--- START Record excerpts ---
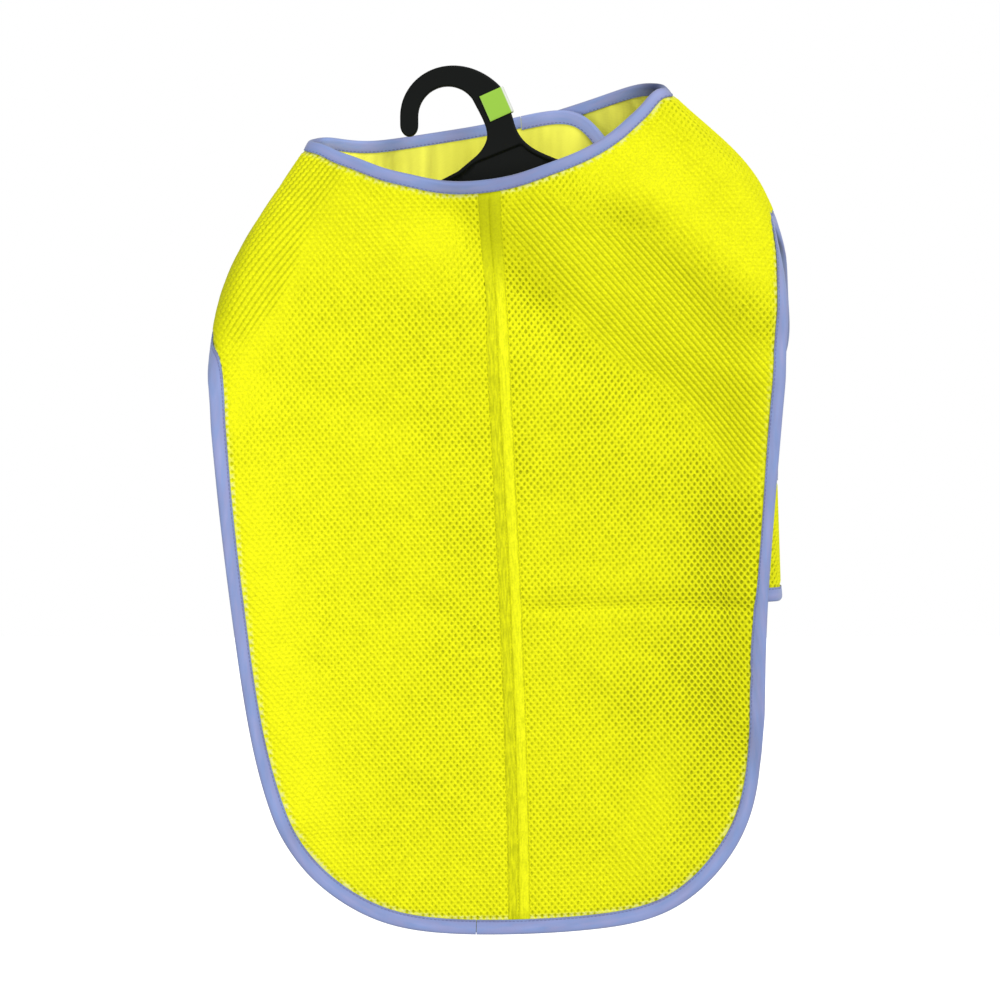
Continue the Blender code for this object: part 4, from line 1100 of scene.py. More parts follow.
# %% Tape finish
def woven_tape():
    """Woven polyester binding, lilac with bluer patches: a satin face and fine cross ribs."""
    made, tree, shader = bare_finish("woven edge tape, lilac")
    cut = node(tree, "ShaderNodeUVMap", uv_map="cut").outputs[0]
    across = node(tree, "ShaderNodeAttribute", attribute_name="across").outputs["Fac"]
    # Painted shade: the colour is darker at the tape's folded outer edge, where it rolls away from the light,
    # and darkest at the free edge of its legs, a painted shadow in the gap beside the mesh.
    colour = node(tree, "ShaderNodeValToRGB", {"Fac": across},
                  stops=[(0.0, "#868BB2"), (1.0, "#656C90"), (0.12, "#949CCD"), (0.5, "#9CA4D5"),
                         (0.84, "#939ACB"), (0.94, "#838AB8")])
    stretched = node(tree, "ShaderNodeMapping", {"Vector": cut, "Scale": (1.0, 4.0, 1.0)})
    cloud = node(tree, "ShaderNodeTexNoise", {"Vector": stretched.outputs[0], "Scale": 45.0, "Detail": 3.0})
    share = node(tree, "ShaderNodeMapRange",
                 {"Value": cloud.outputs["Fac"], 1: 0.36, 2: 0.66, 3: 0.0, 4: 0.75})
    bluer = node(tree, "ShaderNodeMix", {0: share.outputs[0], 6: colour.outputs[0], 7: linear("#86A0D8")},
                 data_type="RGBA")
    weave = node(tree, "ShaderNodeTexWave", {"Vector": cut, "Scale": 260.0, "Distortion": 0.4},
                 bands_direction="X")
    bump = node(tree, "ShaderNodeBump",
                {"Height": weave.outputs["Fac"], "Strength": 0.3, "Distance": 0.00015})
    # Painted shade: the colour is mixed towards dark navy where the tape lies in shadow.
    shade = node(tree, "ShaderNodeAttribute", attribute_name="shade").outputs["Fac"]
    with_painted_shade = node(tree, "ShaderNodeMix", {0: shade, 6: bluer.outputs[2], 7: linear("#2C3A66")},
                 data_type="RGBA")
    uneven = mottled(tree, with_painted_shade.outputs[2], stretched.outputs[0], 26.0, 0.88, 1.06)
    # Painted glow: an emission of the tape's own colour, standing in for light coming through the flap from
    # behind.
    painted_glow = node(tree, "ShaderNodeAttribute", attribute_name="painted_glow").outputs["Fac"]
    glow = node(tree, "ShaderNodeMix", {0: painted_glow, 6: linear("#000000"), 7: uneven}, data_type="RGBA")
    feed(tree, shader, {"Base Color": uneven, "Emission Color": glow.outputs[2], "Emission Strength": 0.22,
                        "Normal": bump.outputs[0], "Roughness": 0.55, "Sheen Weight": 0.3,
                        "Specular IOR Level": 0.4})
    return made


def thread(name, hex_colour):
    """Spun polyester sewing thread: twisted, so each stitch is a small dull highlight."""
    made, tree, shader = bare_finish(name)
    place = node(tree, "ShaderNodeTexCoord").outputs["Object"]
    feed(tree, shader, {"Base Color": mottled(tree, linear(hex_colour), place, 400.0, 0.85, 1.1),
                        "Roughness": 0.65, "Specular IOR Level": 0.2})
    return made


TAPE_FINISH = woven_tape()
TAPE_THREAD = thread("spun thread, grey lilac", "#7C82B0")
SEAM_THREAD = thread("spun thread, olive yellow", "#CACD00")


# %% Stitches
STITCH_PITCH = 3.1
STITCH_LONG, STITCH_WIDE = 2.3, 0.55
STITCH_IN = 8.35  # mm from the cloth's edge to the stitches
STITCH_UP = 0.58  # and from the inside of the tape up to their middles


def stitches(name, places, ahead, out, finish, slot, long=STITCH_LONG, wide=STITCH_WIDE):
    """One small eight-sided lozenge a stitch: two points at its ends and a square ring near each of them.

    places are the stitches' middles, ahead their direction and out the way up, all as rows of arrays.
    """
    aside = np.cross(ahead, out)
    ring = [(aside, 0.5), (out, 0.5), (aside, -0.5), (out, -0.5)]
    shape = [places - ahead * long / 2]
    shape += [places + ahead * long * end + way * wide * half for end in (-0.3, 0.3) for way, half in ring]
    shape += [places + ahead * long / 2]
    points = np.stack(shape, axis=1)
    ends = [(0, 2, 1), (0, 3, 2), (0, 4, 3), (0, 1, 4), (9, 5, 6), (9, 6, 7), (9, 7, 8), (9, 8, 5)]
    bands = [(1, 2, 6, 5), (2, 3, 7, 6), (3, 4, 8, 7), (4, 1, 5, 8)]
    start = np.arange(len(places))[:, None, None] * 10
    faces = [(np.array(rows)[None] + start).reshape(-1, len(rows[0])) for rows in (ends, bands)]
    points = points.reshape(-1, 3)
    return piece(name, points, faces, finish, [], sharp=180)


def stitched(surface, edge_at, inner_at, where, legs, share=1.0):
    """Middles, directions and ways up of a row of stitches on each leg; legs are their heights."""
    count = int(where[-1] / STITCH_PITCH)
    spots = (np.arange(count) + 0.5) * STITCH_PITCH
    pick = lambda rows: np.stack([np.interp(spots, where, column) for column in rows.T], axis=-1)
    places, ahead, out = [], [], []
    for height in legs:
        one = (STITCH_IN * share + where * 0)[:, None]
        line = carried(surface, edge_at, inner_at, one, one * 0 + height)[:, 0]
        above = carried(surface, edge_at, inner_at, one, one * 0 + height + math.copysign(1, height))[:, 0]
        places.append(pick(line))
        ahead.append(unit(pick(np.gradient(line, axis=0))))
        out.append(unit(pick(above - line)))
    return [np.concatenate(rows) for rows in (places, ahead, out)]


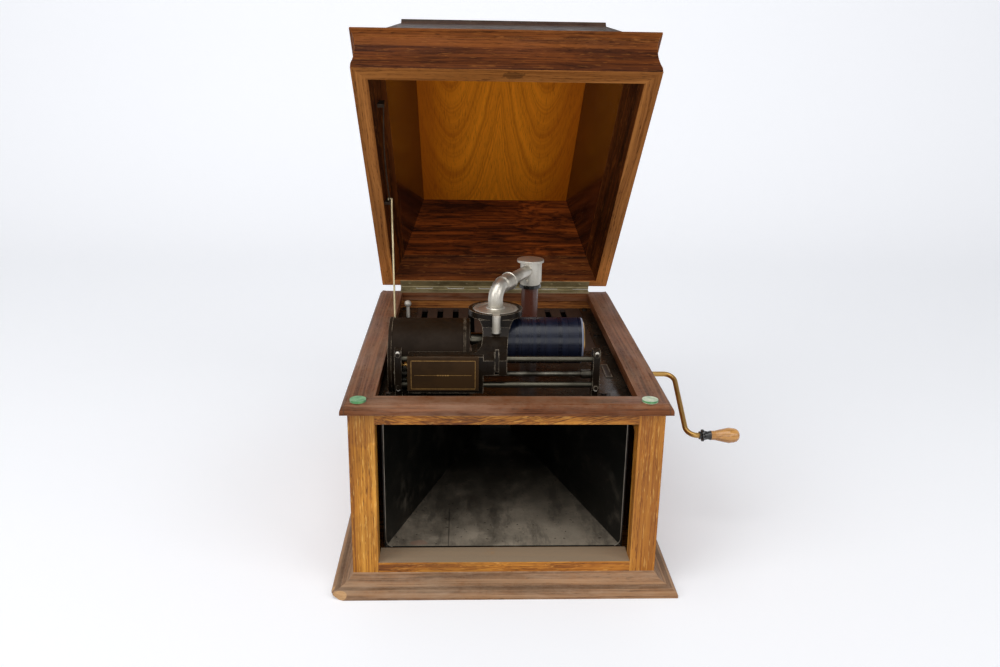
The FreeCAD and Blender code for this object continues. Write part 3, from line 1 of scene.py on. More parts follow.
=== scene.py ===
--- END Record excerpts ---
Go through the records and show every line with the string "follow" in it.

Continue the Blender code for this object: part 4, from line 1100 of scene.py. More parts follow.
The FreeCAD and Blender code for this object continues. Write part 3, from line 1 of scene.py on. More parts follow.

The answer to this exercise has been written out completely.